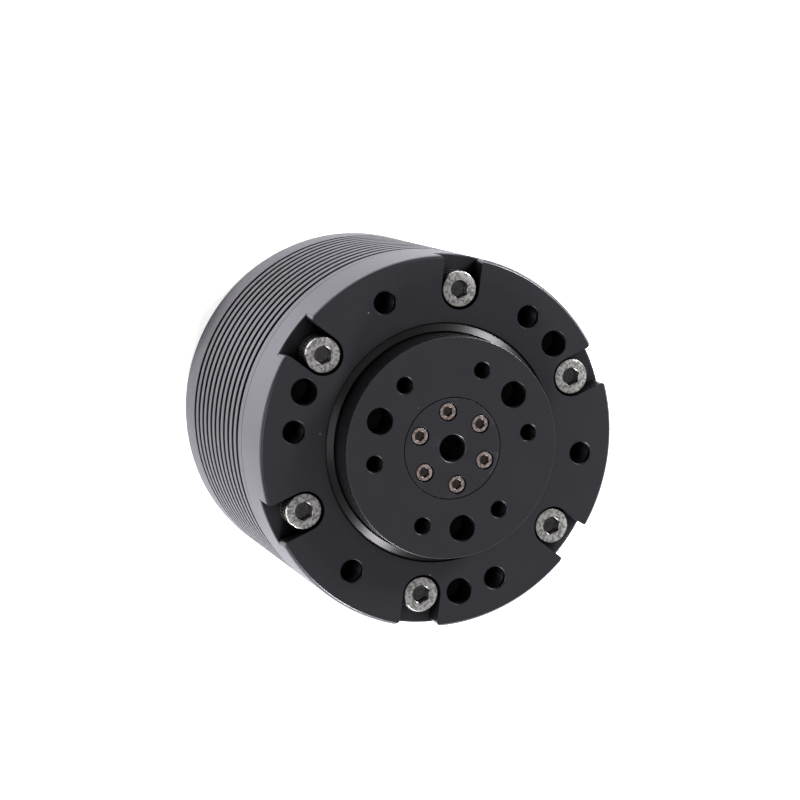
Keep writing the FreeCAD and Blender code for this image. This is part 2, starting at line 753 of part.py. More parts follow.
# --- stator ----------------------------------------------------------------
def stator_core():
    """Laminated core: yoke, teeth and tooth shoes."""
    low, high = core_z, core_front_z
    core = tube(stator_r - seat_gap, yoke_in_r, low, high)
    shoes = tube(tooth_base_r, stator_in_r, low, high)
    slot = block(2 * shoe_height + overshoot, slot_opening, low - overshoot, high + overshoot)
    shoes = shoes.cut(around(slot, tooth_base_r, slot_count, 180.0 / slot_count))
    inner = (stator_in_r + tooth_base_r) / 2
    outer = (yoke_in_r + stator_r) / 2
    tooth = block(outer - inner, tooth_width, low, high)
    teeth = around(tooth, (outer + inner) / 2, slot_count)
    return core.fuse(shoes.Solids + teeth).removeSplitter()


def stator_windings():
    """One copper coil round each tooth."""
    reach = coil_thickness + coil_gap
    inner_r = tooth_base_r + 2 * coil_gap
    outer_r = math.sqrt((yoke_in_r - coil_gap) ** 2 - (tooth_width / 2 + reach) ** 2)
    depth = outer_r - inner_r
    low, high = core_z - winding_overhang, core_front_z + winding_overhang
    coil = block(depth, tooth_width + 2 * reach, low, high)
    corners = [e for e in coil.Edges if abs(e.Length - depth) < 1e-6]
    coil = coil.makeFillet(coil_thickness / 2, corners)
    window = block(depth + 2 * overshoot, tooth_width + 2 * coil_gap,
                   core_z - coil_gap, core_front_z + coil_gap)
    coil = coil.cut(window)
    return around(coil, (inner_r + outer_r) / 2, slot_count)


# --- end plate and rear of the motor ---------------------------------------
def lead_angles():
    """Angles of the three motor leads, side by side about +Y."""
    return [90.0 - lead_spread, 90.0, 90.0 + lead_spread]


def motor_end_plate():
    """Plate behind the motor with the rear bearing's boss and the cover's posts."""
    lip_r = rotor_bearing_r - bearing_lip_height
    boss_high = rear_bearing_z + rotor_bearing_width
    body = turned([(lip_r, end_plate_z), (end_plate_r, end_plate_z), (end_plate_r, end_plate_front_z),
                   (bearing_boss_r, end_plate_front_z), (bearing_boss_r, boss_high),
                   (rotor_bearing_r, boss_high), (rotor_bearing_r, rear_bearing_z), (lip_r, rear_bearing_z)])
    post = rod(post_radius, cover_thickness + seat_gap, end_plate_z + end_plate_thickness / 2)
    body = body.fuse(around(post, post_circle_r, post_count, 180.0 / post_count))
    low, high = end_plate_z - overshoot, end_plate_front_z + overshoot
    cover_thread = rod(FLAT_M2["shank"] + seat_gap, cover_thickness - overshoot,
                       cover_screw_length + seat_gap)
    end_hole = rod(M1_6["shank"] + seat_gap, low, high)
    board_hole = rod(M2["shank"] + seat_gap, low, high)
    tools = around(cover_thread, post_circle_r, post_count, 180.0 / post_count)
    tools += around(end_hole, end_screw_r, end_screw_count)
    tools += around(board_hole, standoff_circle_r, post_count, 180.0 / post_count)
    lead_hole = rod(lead_radius + lead_hole_gap, low, high)
    tools += [placed(lead_hole, lead_circle_r, angle) for angle in lead_angles()]
    return body.cut(tools)


def end_plate_screws():
    """Screws that hold the end plate against the housing shoulder."""
    screw = upside_down(socket_screw(M1_6, end_screw_length, end_plate_z), end_plate_z)
    return around(screw, end_screw_r, end_screw_count)


def phase_leads():
    """Motor leads from three coils to the driver board."""
    lead = rod(lead_radius, board_front_z, core_z - winding_overhang)
    return [placed(lead, lead_circle_r, angle) for angle in lead_angles()]


# --- electronics -----------------------------------------------------------
def driver_board():
    """Round circuit board with holes for its screws and windows for the sockets."""
    low, high = board_z - overshoot, board_front_z + overshoot
    hole = rod(M2["shank"] + seat_gap, low, high)
    tools = around(hole, standoff_circle_r, post_count, 180.0 / post_count)
    tools += socket_windows(seat_gap, low, high)
    return rod(board_r, board_z, board_front_z).cut(tools)


def board_standoffs():
    """Hexagonal spacers between the board and the end plate."""
    body = hexagon(2 * standoff_radius, board_front_z, end_plate_z)
    body = body.cut(rod(M2["shank"] + seat_gap, board_front_z - overshoot, end_plate_z + overshoot))
    return around(body, standoff_circle_r, post_count, 180.0 / post_count)


def board_screws():
    """Screws through the board and the spacers into the end plate."""
    screw = upside_down(socket_screw(M2, board_screw_length, board_z), board_z)
    return around(screw, standoff_circle_r, post_count, 180.0 / post_count)


def power_transistors():
    """Six transistors on the rear of the board, three to each side."""
    chip = block(transistor_size, transistor_size, board_z - transistor_height, board_z)
    angles = [side + step * transistor_angle for side in (0.0, 180.0) for step in (-1, 0, 1)]
    return [placed(chip, transistor_circle, angle) for angle in angles]


def control_chips():
    """Controller at the middle of the board and two capacitors beside it."""
    controller = block(controller_size, controller_size, board_z - controller_height, board_z)
    chips = [controller]
    for side in (-1, 1):
        capacitor = rod(capacitor_radius, board_z - capacitor_height, board_z)
        capacitor.translate(V(side * capacitor_place[0], capacitor_place[1], 0))
        chips.append(capacitor)
    return chips


def encoder_chip():
    """Position sensor on the front of the board, facing the shaft magnet."""
    return block(*encoder_chip_size, board_front_z, board_front_z + encoder_chip_height)


def socket_windows(gap, low, high):
    """Tools for the windows round both sockets."""
    tools = []
    for size, place_y in ((power_socket_size, -socket_circle), (signal_socket_size, socket_circle)):
        window = block(size[0] + 2 * gap, size[1] + 2 * gap, low, high)
        window.translate(V(0, place_y, 0))
        tools.append(window)
    return tools


def socket_body(size, place_y):
    """Open socket shell held in the board, with its mouth just inside the cover's face."""
    end = socket_recess + socket_height
    shell = block(*size, socket_recess, end)
    cavity = block(size[0] - 2 * socket_wall, size[1] - 2 * socket_wall,
                   socket_recess - overshoot, end - socket_wall)
    shell = shell.cut(cavity)
    shell.translate(V(0, place_y, 0))
    return shell


def socket_contacts():
    """Flat contacts against the socket walls: a facing pair for power, a row for signals."""
    high = socket_recess + socket_height - socket_wall
    low = high - contact_length
    contacts = []
    blade = block(contact_thickness, power_contact_width, low, high)
    reach = (power_socket_size[0] - contact_thickness) / 2 - socket_wall
    for side in (-1, 1):
        contact = blade.copy()
        contact.translate(V(side * reach, -socket_circle, 0))
        contacts.append(contact)
    blade = block(signal_contact_width, contact_thickness, low, high)
    wall_y = socket_circle + (signal_socket_size[1] - contact_thickness) / 2 - socket_wall
    for i in range(signal_contact_count):
        contact = blade.copy()
        contact.translate(V((i - (signal_contact_count - 1) / 2) * signal_contact_spacing, wall_y, 0))
        contacts.append(contact)
    return contacts


# --- rear cover ------------------------------------------------------------
def rear_cover():
    """Flat cover with windows for the two sockets."""
    rim = bay_r - cover_gap
    body = turned([(0, 0), (rim - cover_edge, 0), (rim, cover_edge), (rim, cover_thickness),
                   (0, cover_thickness)])
    tools = socket_windows(socket_clearance, -overshoot, cover_thickness + overshoot)
    sink = upside_down(countersink(FLAT_M2, 0, cover_thickness + overshoot), 0)
    tools += around(sink, post_circle_r, post_count, 180.0 / post_count)
    return body.cut(tools)


def rear_cover_screws():
    """Countersunk screws that hold the cover to the end plate's posts."""
    screw = upside_down(flat_screw(FLAT_M2, cover_screw_length, 0), 0)
    return around(screw, post_circle_r, post_count, 180.0 / post_count)


# --- the assembly ----------------------------------------------------------
def all_parts():
    """Every sub-part by its name: one solid, or a list of like solids."""
    inner_race, outer_race = output_races()
    front_inner, front_outer, front_balls, front_cage = rotor_bearing(front_bearing_z)
    rear_inner, rear_outer, rear_balls, rear_cage = rotor_bearing(rear_bearing_z)
    parts = {
        "front_housing": front_housing(),
        "flange_screws": flange_screws(),
        "seal_case": seal_case(),
        "seal_lip": seal_lip(),
        "finned_housing": finned_housing(),
        "ring_gear": ring_gear(),
        "output_bearing_outer_ring": outer_race,
        "output_bearing_inner_ring": inner_race,
        "output_bearing_rollers": output_rollers(),
        "output_bearing_cage": output_cage(),
        "output_flange": output_flange(),
        "centre_cap": centre_cap(),
        "cap_screws": cap_screws(),
        "carrier_plate": carrier_plate(),
        "carrier_plate_screws": plate_screws(),
        "second_stage_pins": second_pins(),
        "second_sun_gear": second_sun(),
        "first_stage_carrier": first_carrier(),
        "first_stage_pins": first_pins(),
        "first_sun_gear": first_sun(),
        "rotor_hub": rotor_hub(),
        "rotor_back_iron": rotor_back_iron(),
        "rotor_magnets": rotor_magnets(),
        "encoder_magnet": encoder_magnet(),
        "front_bearing_inner_ring": front_inner,
        "front_bearing_outer_ring": front_outer,
        "front_bearing_balls": front_balls,
        "front_bearing_cage": front_cage,
        "rear_bearing_inner_ring": rear_inner,
        "rear_bearing_outer_ring": rear_outer,
        "rear_bearing_balls": rear_balls,
        "rear_bearing_cage": rear_cage,
        "stator_core": stator_core(),
        "stator_windings": stator_windings(),
        "phase_leads": phase_leads(),
        "motor_end_plate": motor_end_plate(),
        "end_plate_screws": end_plate_screws(),
        "driver_board": driver_board(),
        "board_standoffs": board_standoffs(),
        "board_screws": board_screws(),
        "power_transistors": power_transistors(),
        "control_chips": control_chips(),
        "encoder_chip": encoder_chip(),
        "power_socket": socket_body(power_socket_size, -socket_circle),
        "signal_socket": socket_body(signal_socket_size, socket_circle),
        "socket_contacts": socket_contacts(),
        "rear_cover": rear_cover(),
        "rear_cover_screws": rear_cover_screws(),
    }
    first_planets = planets(first_planet_teeth, first_orbit_r, first_pin_radius,
                            first_planet_z, first_face_width)
    second_planets = planets(second_planet_teeth, second_orbit_r, second_pin_radius,
                             second_planet_z, second_face_width)
    for letter, first, second in zip("abc", first_planets, second_planets):
        parts[f"first_planet_{letter}"] = first
        parts[f"second_planet_{letter}"] = second
    return parts


def main():
    """Write one STEP file for each sub-part."""
    os.makedirs("parts", exist_ok=True)
    for name, shape in all_parts().items():
        if isinstance(shape, list):
            shape = Part.makeCompound(shape)
        shape.exportStep(f"parts/{name}.step")


main()
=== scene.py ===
"""Finished look of the robot joint actuator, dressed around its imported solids.

Lengths are metres in the frame of the solids: +Z along the output axis, origin at the rear face.
The outer pieces are modelled anew with rounded edges; the inner pieces keep their solids and get finishes.
"""

import json
import math

import bmesh
import bpy
from bpy.props import FloatProperty, FloatVectorProperty, IntProperty, PointerProperty
from bpy.types import NodeSocket, Operator, Panel, PropertyGroup, Scene
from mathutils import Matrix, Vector


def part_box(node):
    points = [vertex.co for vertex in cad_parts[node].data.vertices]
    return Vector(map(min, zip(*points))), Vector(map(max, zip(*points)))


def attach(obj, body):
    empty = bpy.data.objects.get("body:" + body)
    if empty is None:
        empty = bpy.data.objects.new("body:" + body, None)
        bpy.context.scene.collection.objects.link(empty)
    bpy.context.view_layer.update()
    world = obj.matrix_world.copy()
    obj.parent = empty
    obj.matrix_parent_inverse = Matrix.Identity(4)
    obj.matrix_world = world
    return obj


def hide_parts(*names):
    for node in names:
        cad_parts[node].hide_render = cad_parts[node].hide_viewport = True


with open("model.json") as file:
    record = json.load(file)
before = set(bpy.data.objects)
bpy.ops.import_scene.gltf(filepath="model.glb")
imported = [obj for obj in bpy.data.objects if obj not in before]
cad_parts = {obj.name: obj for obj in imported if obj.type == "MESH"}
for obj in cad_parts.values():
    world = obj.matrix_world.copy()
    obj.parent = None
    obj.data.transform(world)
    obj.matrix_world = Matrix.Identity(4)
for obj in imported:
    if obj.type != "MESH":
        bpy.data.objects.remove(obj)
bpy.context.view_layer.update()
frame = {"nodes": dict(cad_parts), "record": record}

bl_info = {
    "name": "Joint Actuator",
    "version": (1, 0, 0),
    "blender": (4, 5, 0),
    "location": "View3D > Sidebar > Actuator",
    "description": "Models the outer pieces, finishes and stage of a robot joint actuator",
    "category": "Object",
}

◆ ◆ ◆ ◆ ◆

- _Written task_
Starting at the first line of the material above, reproduce each line exactly up to and including the line with "return [90.0 - lead_spread, 90.0, 90.0".

- _Solution for this problem_
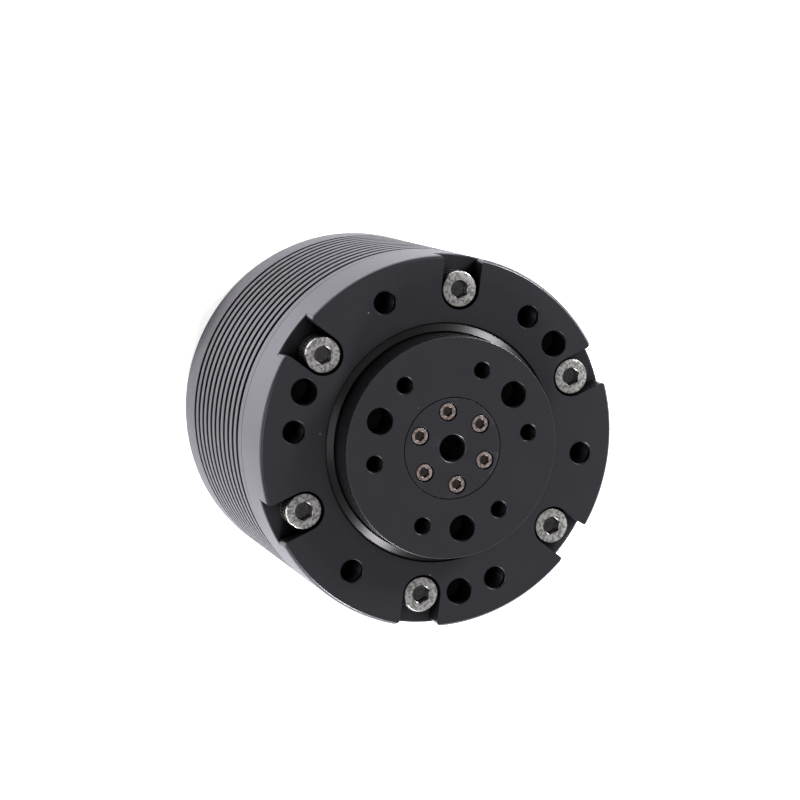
Keep writing the FreeCAD and Blender code for this image. This is part 2, starting at line 753 of part.py. More parts follow.
# --- stator ----------------------------------------------------------------
def stator_core():
    """Laminated core: yoke, teeth and tooth shoes."""
    low, high = core_z, core_front_z
    core = tube(stator_r - seat_gap, yoke_in_r, low, high)
    shoes = tube(tooth_base_r, stator_in_r, low, high)
    slot = block(2 * shoe_height + overshoot, slot_opening, low - overshoot, high + overshoot)
    shoes = shoes.cut(around(slot, tooth_base_r, slot_count, 180.0 / slot_count))
    inner = (stator_in_r + tooth_base_r) / 2
    outer = (yoke_in_r + stator_r) / 2
    tooth = block(outer - inner, tooth_width, low, high)
    teeth = around(tooth, (outer + inner) / 2, slot_count)
    return core.fuse(shoes.Solids + teeth).removeSplitter()


def stator_windings():
    """One copper coil round each tooth."""
    reach = coil_thickness + coil_gap
    inner_r = tooth_base_r + 2 * coil_gap
    outer_r = math.sqrt((yoke_in_r - coil_gap) ** 2 - (tooth_width / 2 + reach) ** 2)
    depth = outer_r - inner_r
    low, high = core_z - winding_overhang, core_front_z + winding_overhang
    coil = block(depth, tooth_width + 2 * reach, low, high)
    corners = [e for e in coil.Edges if abs(e.Length - depth) < 1e-6]
    coil = coil.makeFillet(coil_thickness / 2, corners)
    window = block(depth + 2 * overshoot, tooth_width + 2 * coil_gap,
                   core_z - coil_gap, core_front_z + coil_gap)
    coil = coil.cut(window)
    return around(coil, (inner_r + outer_r) / 2, slot_count)


# --- end plate and rear of the motor ---------------------------------------
def lead_angles():
    """Angles of the three motor leads, side by side about +Y."""
    return [90.0 - lead_spread, 90.0, 90.0 + lead_spread]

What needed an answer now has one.